Write out, precisely and in full, each line of the material.

Saved entries
--- --- ---

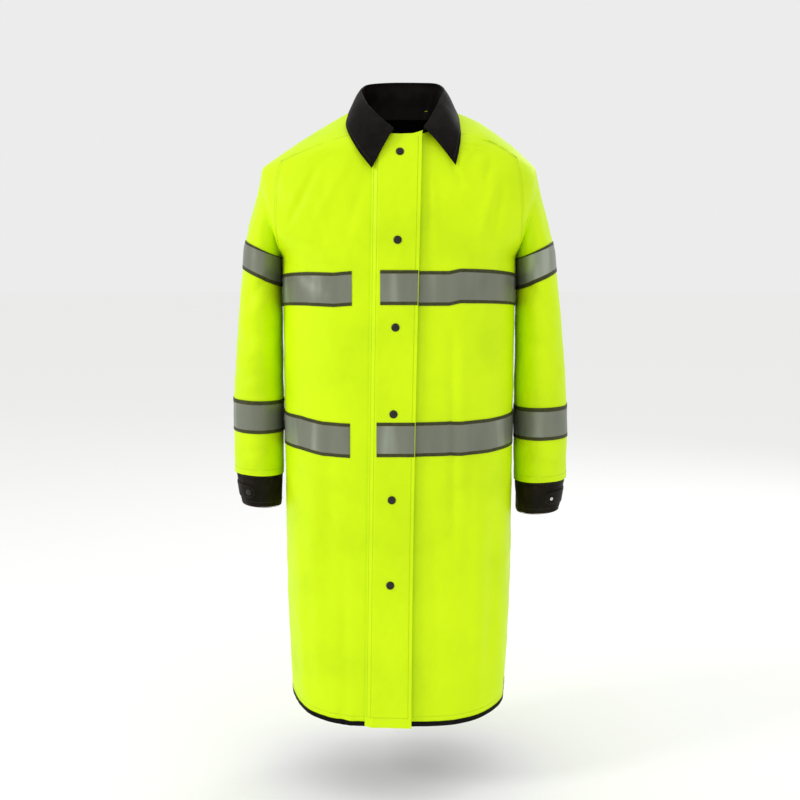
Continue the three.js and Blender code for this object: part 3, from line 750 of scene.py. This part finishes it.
def make_bindings():
    low = row_of(np.array([5.0]))
    for name, side, edge_x in (("right", -1, RIGHT_EDGE_X), ("left", 1, LEFT_EDGE_X)):
        inner = share_of_x(edge_x, low)[0]
        piece = binding(f"{name}_hem_binding", np.linspace(inner, side, 110), FRONT)
        swing_with(piece)
        dress(piece, [f"hem_binding_{name}"])
    piece = binding("back_hem_binding", np.linspace(1, -1, 200), BACK)
    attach(piece, "torso")
    dress(piece, ["hem_binding_back"])


# ---- storm flap ----
def flap_seam_x(z):
    return -64 + 15 * (z / NECK_FRONT_Z)


def flap_edge_x(z):
    return 23 + 20 * (z / NECK_FRONT_Z) ** 1.5


def flap_lift(z, width_share, x_from_seam):
    """The flap rises from its seam over the first few mm and stands off a little at its free hem."""
    ramp = ease(0, FLAP_RAMP, x_from_seam)
    flare = 3.0 * ease(0.35, 1.0, width_share) * ease(330, 20, z)
    lip = 0.7 * ease(0.93, 1.0, width_share)
    return FLAP_ROOT_LIFT + (FLAP_LIFT - FLAP_ROOT_LIFT) * ramp + flare + lip


def flap_points(shares_across, v):
    """Points on the flap's face; shares_across runs from 0 at its seam to 1 at its free edge."""
    z = mid_height[FRONT](v)[:, 0]
    start, end = flap_seam_x(z), flap_edge_x(z)
    across = np.asarray(shares_across)[:, None] * np.ones(len(z))
    x = start + (end - start) * across
    lift = flap_lift(z, across, x - start)
    return body(share_of_x(x, v), v, FRONT, lift)


def flap_rows(low_z, high_z):
    return rows_between(low_z, high_z, 5.0)


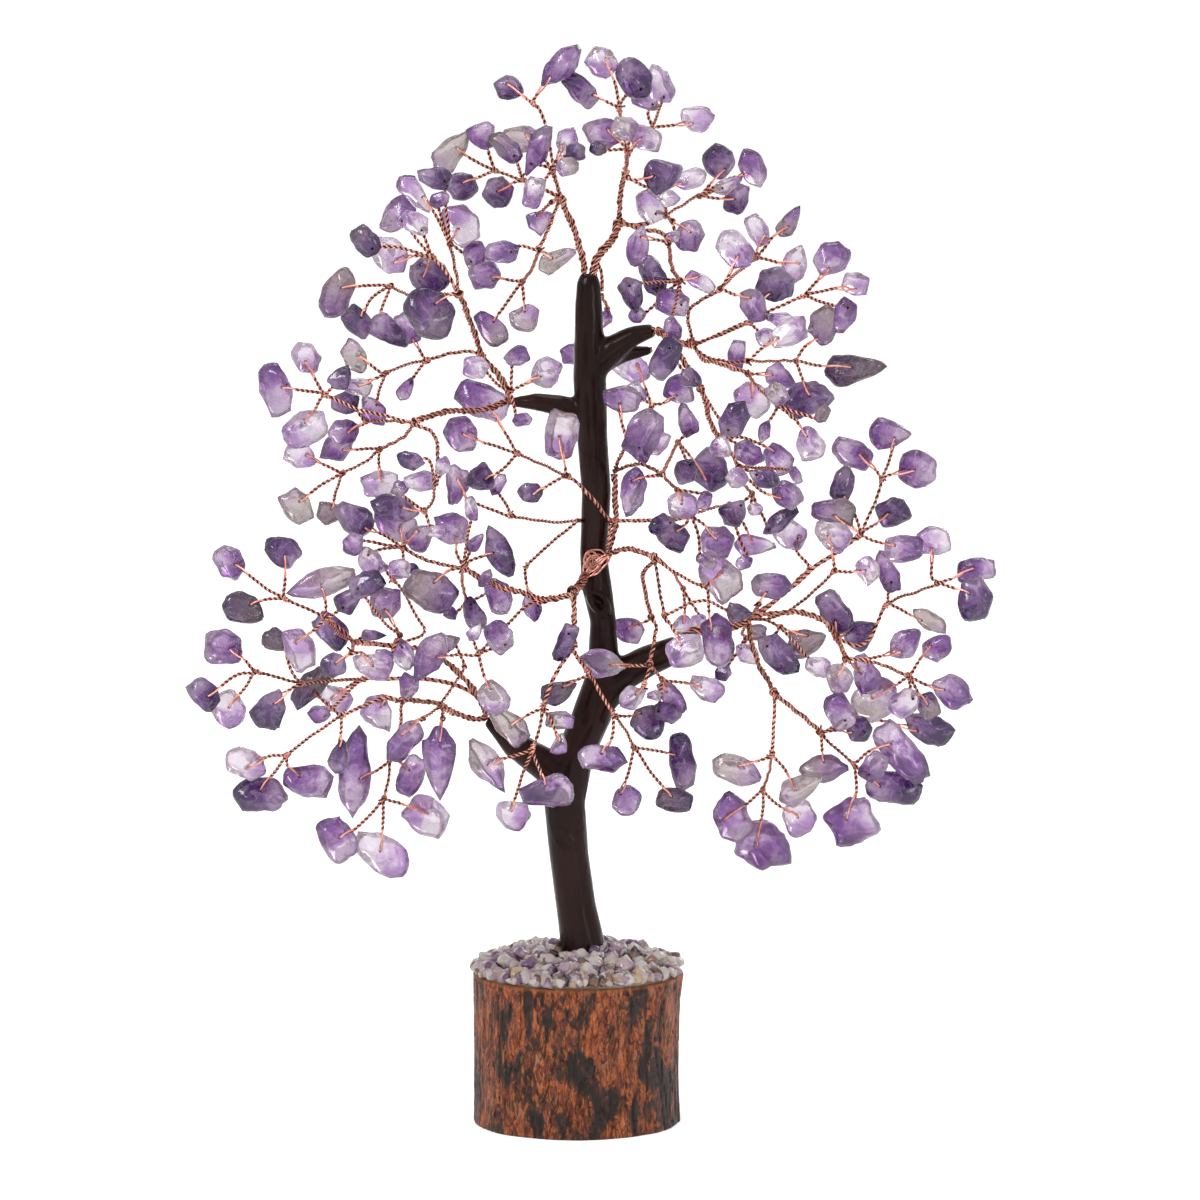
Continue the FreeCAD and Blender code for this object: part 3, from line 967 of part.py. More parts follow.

--- --- ---

REPLY:
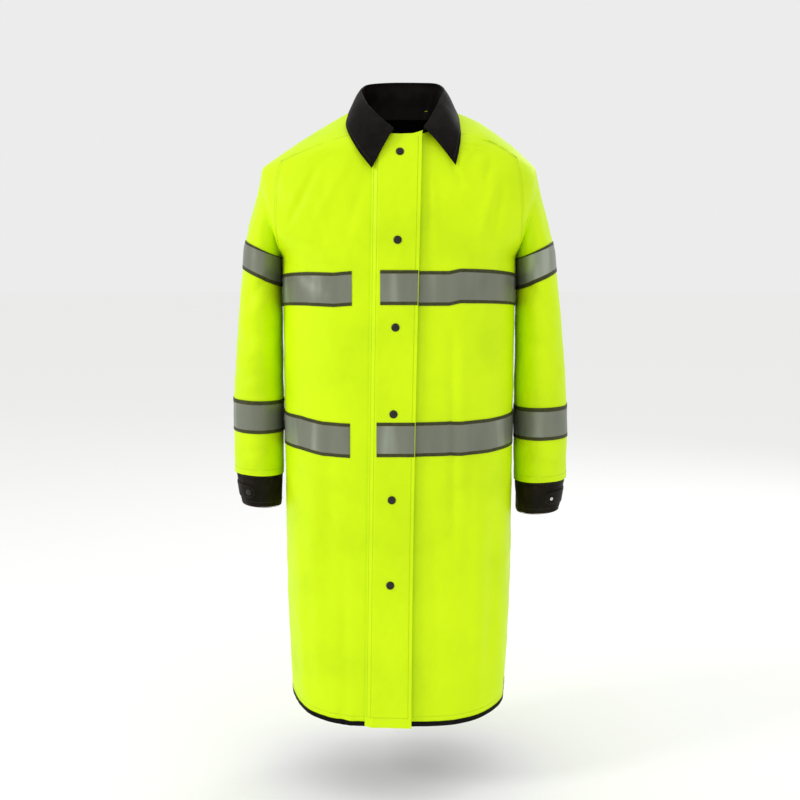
Continue the three.js and Blender code for this object: part 3, from line 750 of scene.py. This part finishes it.
def make_bindings():
    low = row_of(np.array([5.0]))
    for name, side, edge_x in (("right", -1, RIGHT_EDGE_X), ("left", 1, LEFT_EDGE_X)):
        inner = share_of_x(edge_x, low)[0]
        piece = binding(f"{name}_hem_binding", np.linspace(inner, side, 110), FRONT)
        swing_with(piece)
        dress(piece, [f"hem_binding_{name}"])
    piece = binding("back_hem_binding", np.linspace(1, -1, 200), BACK)
    attach(piece, "torso")
    dress(piece, ["hem_binding_back"])


# ---- storm flap ----
def flap_seam_x(z):
    return -64 + 15 * (z / NECK_FRONT_Z)


def flap_edge_x(z):
    return 23 + 20 * (z / NECK_FRONT_Z) ** 1.5


def flap_lift(z, width_share, x_from_seam):
    """The flap rises from its seam over the first few mm and stands off a little at its free hem."""
    ramp = ease(0, FLAP_RAMP, x_from_seam)
    flare = 3.0 * ease(0.35, 1.0, width_share) * ease(330, 20, z)
    lip = 0.7 * ease(0.93, 1.0, width_share)
    return FLAP_ROOT_LIFT + (FLAP_LIFT - FLAP_ROOT_LIFT) * ramp + flare + lip


def flap_points(shares_across, v):
    """Points on the flap's face; shares_across runs from 0 at its seam to 1 at its free edge."""
    z = mid_height[FRONT](v)[:, 0]
    start, end = flap_seam_x(z), flap_edge_x(z)
    across = np.asarray(shares_across)[:, None] * np.ones(len(z))
    x = start + (end - start) * across
    lift = flap_lift(z, across, x - start)
    return body(share_of_x(x, v), v, FRONT, lift)


def flap_rows(low_z, high_z):
    return rows_between(low_z, high_z, 5.0)


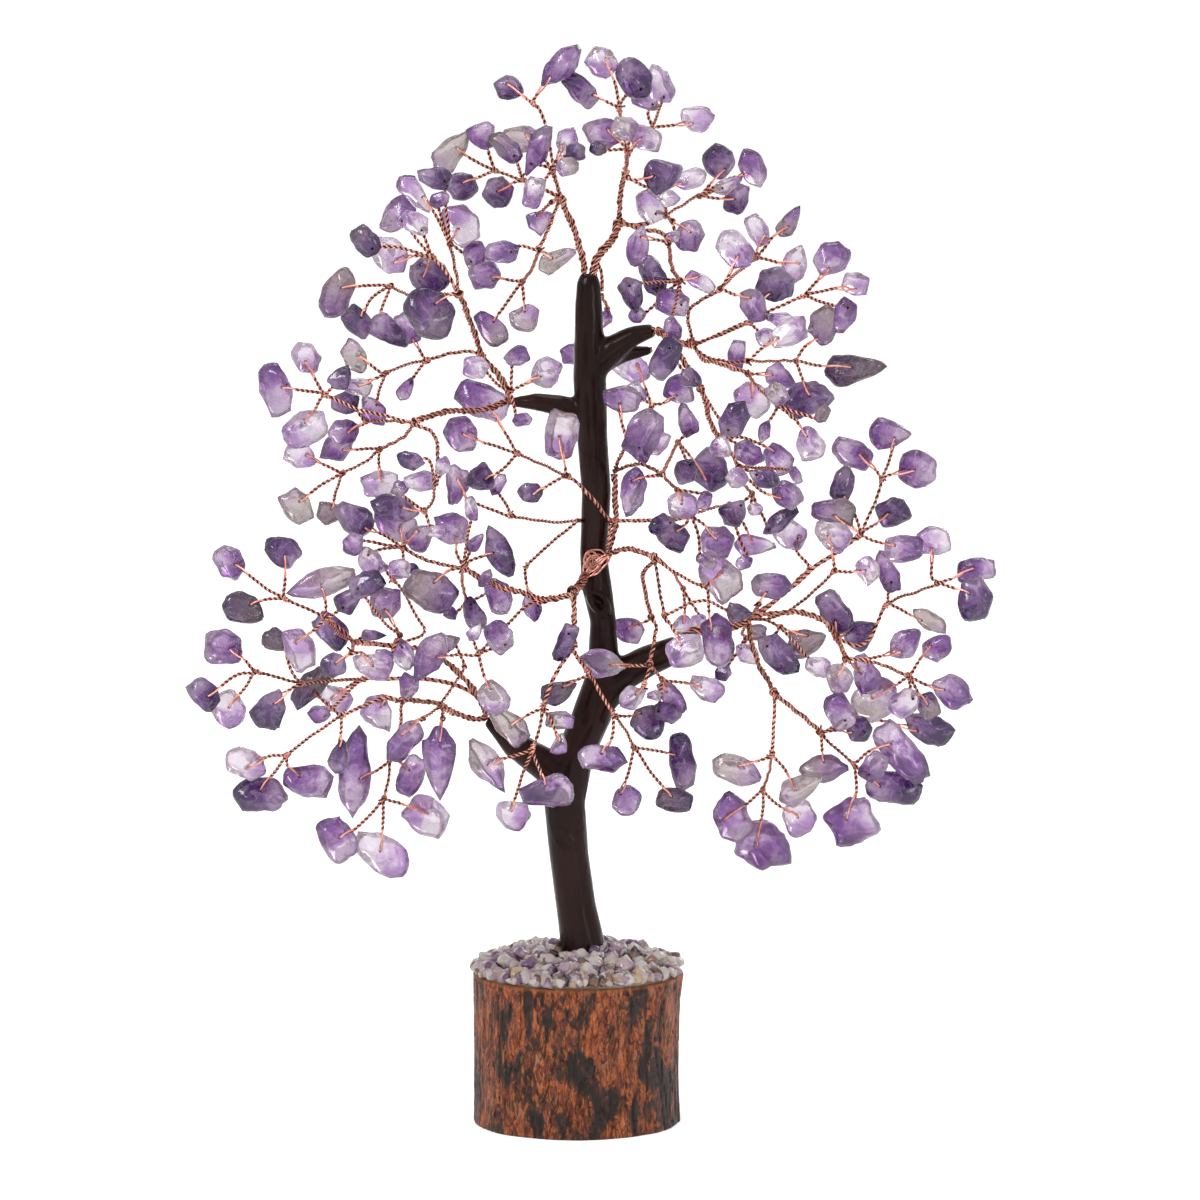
Continue the FreeCAD and Blender code for this object: part 3, from line 967 of part.py. More parts follow.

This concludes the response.